## INFORMATION SHOWN:

######

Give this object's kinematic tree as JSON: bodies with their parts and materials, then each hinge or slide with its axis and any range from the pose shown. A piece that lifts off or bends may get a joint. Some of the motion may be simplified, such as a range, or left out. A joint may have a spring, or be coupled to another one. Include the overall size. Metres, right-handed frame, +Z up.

######

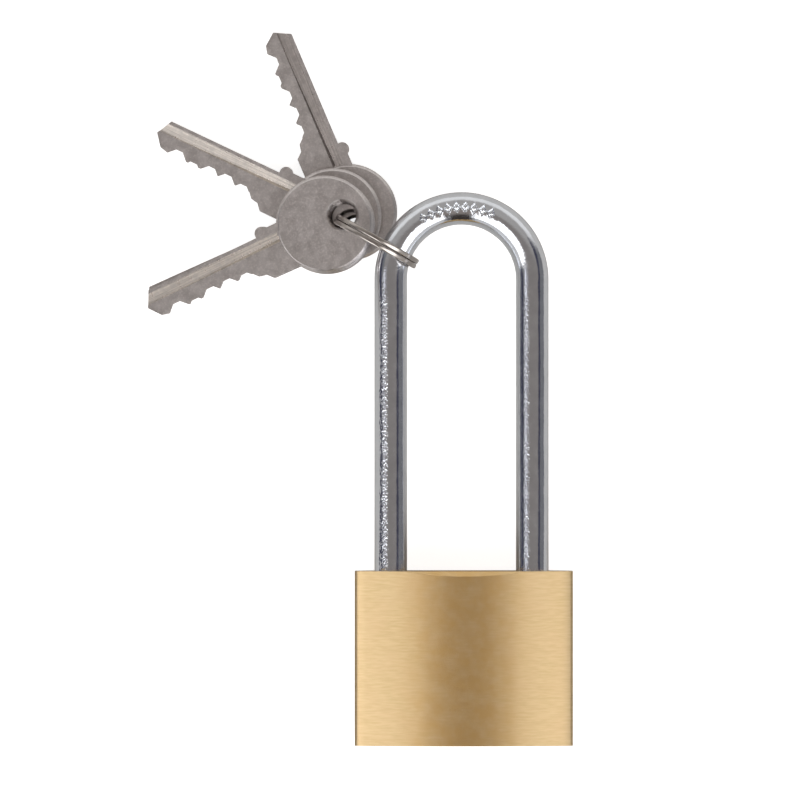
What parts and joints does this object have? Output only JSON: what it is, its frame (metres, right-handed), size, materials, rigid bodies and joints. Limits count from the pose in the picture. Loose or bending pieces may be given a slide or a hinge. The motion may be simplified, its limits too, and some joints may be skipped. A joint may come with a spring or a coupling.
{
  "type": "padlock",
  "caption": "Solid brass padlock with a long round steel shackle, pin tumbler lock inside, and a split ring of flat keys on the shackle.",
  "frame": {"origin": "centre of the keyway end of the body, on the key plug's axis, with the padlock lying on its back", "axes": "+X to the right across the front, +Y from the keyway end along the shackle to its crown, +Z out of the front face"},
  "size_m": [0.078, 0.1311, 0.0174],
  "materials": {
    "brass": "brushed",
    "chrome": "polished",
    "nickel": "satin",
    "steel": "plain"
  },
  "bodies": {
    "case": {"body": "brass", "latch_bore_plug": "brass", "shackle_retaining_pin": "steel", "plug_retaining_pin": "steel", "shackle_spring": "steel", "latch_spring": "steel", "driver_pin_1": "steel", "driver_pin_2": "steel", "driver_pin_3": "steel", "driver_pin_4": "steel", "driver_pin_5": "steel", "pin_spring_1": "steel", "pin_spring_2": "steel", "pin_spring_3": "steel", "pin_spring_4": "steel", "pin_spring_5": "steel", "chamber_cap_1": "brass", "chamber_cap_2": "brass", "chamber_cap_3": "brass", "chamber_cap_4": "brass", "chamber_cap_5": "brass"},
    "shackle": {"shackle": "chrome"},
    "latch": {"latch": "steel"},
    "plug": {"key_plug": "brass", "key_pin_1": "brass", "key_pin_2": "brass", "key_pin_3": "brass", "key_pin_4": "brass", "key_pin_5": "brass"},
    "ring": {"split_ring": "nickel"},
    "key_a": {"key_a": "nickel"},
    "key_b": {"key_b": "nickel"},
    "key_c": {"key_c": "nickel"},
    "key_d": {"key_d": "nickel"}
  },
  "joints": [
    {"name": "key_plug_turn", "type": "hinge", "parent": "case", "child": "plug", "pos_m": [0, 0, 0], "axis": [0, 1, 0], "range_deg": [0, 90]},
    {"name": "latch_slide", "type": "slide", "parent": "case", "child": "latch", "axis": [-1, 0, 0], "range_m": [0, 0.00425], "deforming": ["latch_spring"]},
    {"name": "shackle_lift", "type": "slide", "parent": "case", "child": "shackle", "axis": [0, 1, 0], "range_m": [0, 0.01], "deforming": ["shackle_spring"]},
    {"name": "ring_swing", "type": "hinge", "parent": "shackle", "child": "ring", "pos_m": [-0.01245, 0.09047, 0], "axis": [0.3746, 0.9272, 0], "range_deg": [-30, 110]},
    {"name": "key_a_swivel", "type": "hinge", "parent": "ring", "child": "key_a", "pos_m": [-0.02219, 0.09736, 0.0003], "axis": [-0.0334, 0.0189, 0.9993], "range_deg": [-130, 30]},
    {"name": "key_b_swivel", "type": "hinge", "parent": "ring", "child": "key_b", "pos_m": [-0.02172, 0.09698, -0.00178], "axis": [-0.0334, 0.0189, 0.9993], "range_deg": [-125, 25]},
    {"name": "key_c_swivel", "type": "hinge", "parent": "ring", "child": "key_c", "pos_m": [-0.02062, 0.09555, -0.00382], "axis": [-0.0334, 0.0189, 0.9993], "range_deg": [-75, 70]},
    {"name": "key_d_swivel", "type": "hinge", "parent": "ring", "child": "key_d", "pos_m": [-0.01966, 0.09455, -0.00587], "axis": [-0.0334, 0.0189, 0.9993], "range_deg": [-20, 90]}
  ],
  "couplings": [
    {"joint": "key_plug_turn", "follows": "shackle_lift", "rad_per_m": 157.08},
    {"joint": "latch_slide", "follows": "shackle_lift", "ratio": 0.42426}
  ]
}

######

## BRIEF:
Show all lines in the entries above where the string "joints" appears.

## ANSWER TO THE PROBLEM:
What parts and joints does this object have? Output only JSON: what it is, its frame (metres, right-handed), size, materials, rigid bodies and joints. Limits count from the pose in the picture. Loose or bending pieces may be given a slide or a hinge. The motion may be simplified, its limits too, and some joints may be skipped. A joint may come with a spring or a coupling.
  "joints": [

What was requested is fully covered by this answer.